For me, the superior film that touched on more original subject was 1990’s Flatliners. Again, Sutherland is there now at the forefront and this one dealt with the subject of death in an interesting fascinating way and to this day is a unique stand-out film in the wide variety of horror films from that era that just went for the simple slasher (or how the “remake” went down the stupid jump scare route instead of remembering what made this film so damn memorable).
That is probably the best thing you can say about Schumacher. The man did it all by trying out various genres, while he did make a few stinkers here and there. There’s a lot of damn good films he’s did throughout his entire career. I know I barely covered a simple sized chunk of his vast filmography. But that’s the wonder of this man. It is so vast that you can easily pick and choose which one of his is a favorite.
While some can only look at him as “the man who ruined Batman on film”. I’d say, all he did was showcase another half of the character for audiences.
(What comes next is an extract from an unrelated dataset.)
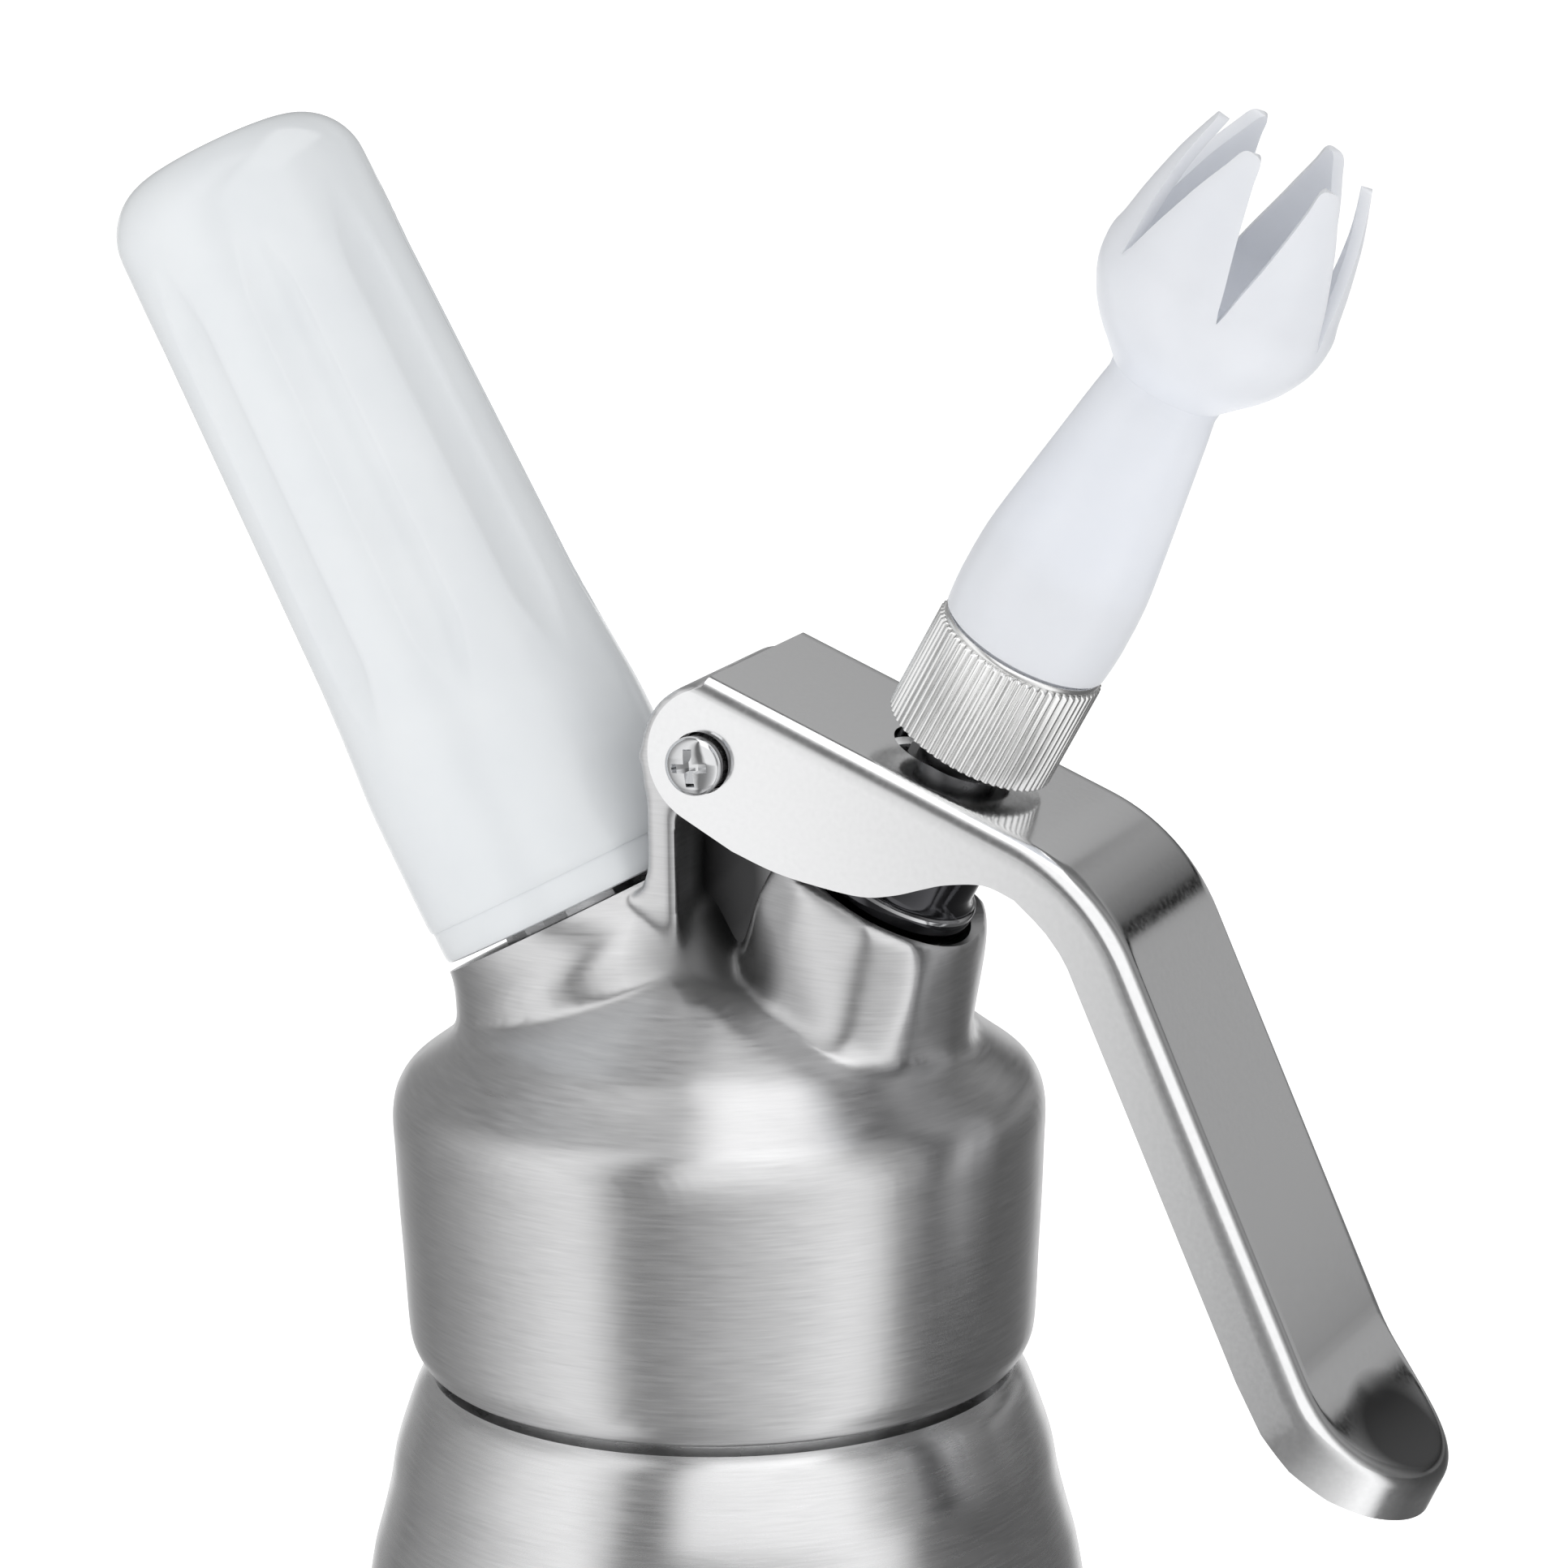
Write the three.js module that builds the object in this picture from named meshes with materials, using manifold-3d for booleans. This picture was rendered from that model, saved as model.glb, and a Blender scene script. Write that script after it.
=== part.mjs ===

Plus I’d rather sit thru either of his Batman films than watch a single of those DC animated Batman movies. Not only that, but when the man was on his mark, damn did he hit something that would make you think and remember.
And in the end, that is the greatness of film. To either turn your mind off for a few hours, or present a message to question things. Schumacher did that perfectly. To that I say thank you good sir, and thank you for the many glorious films you gave us.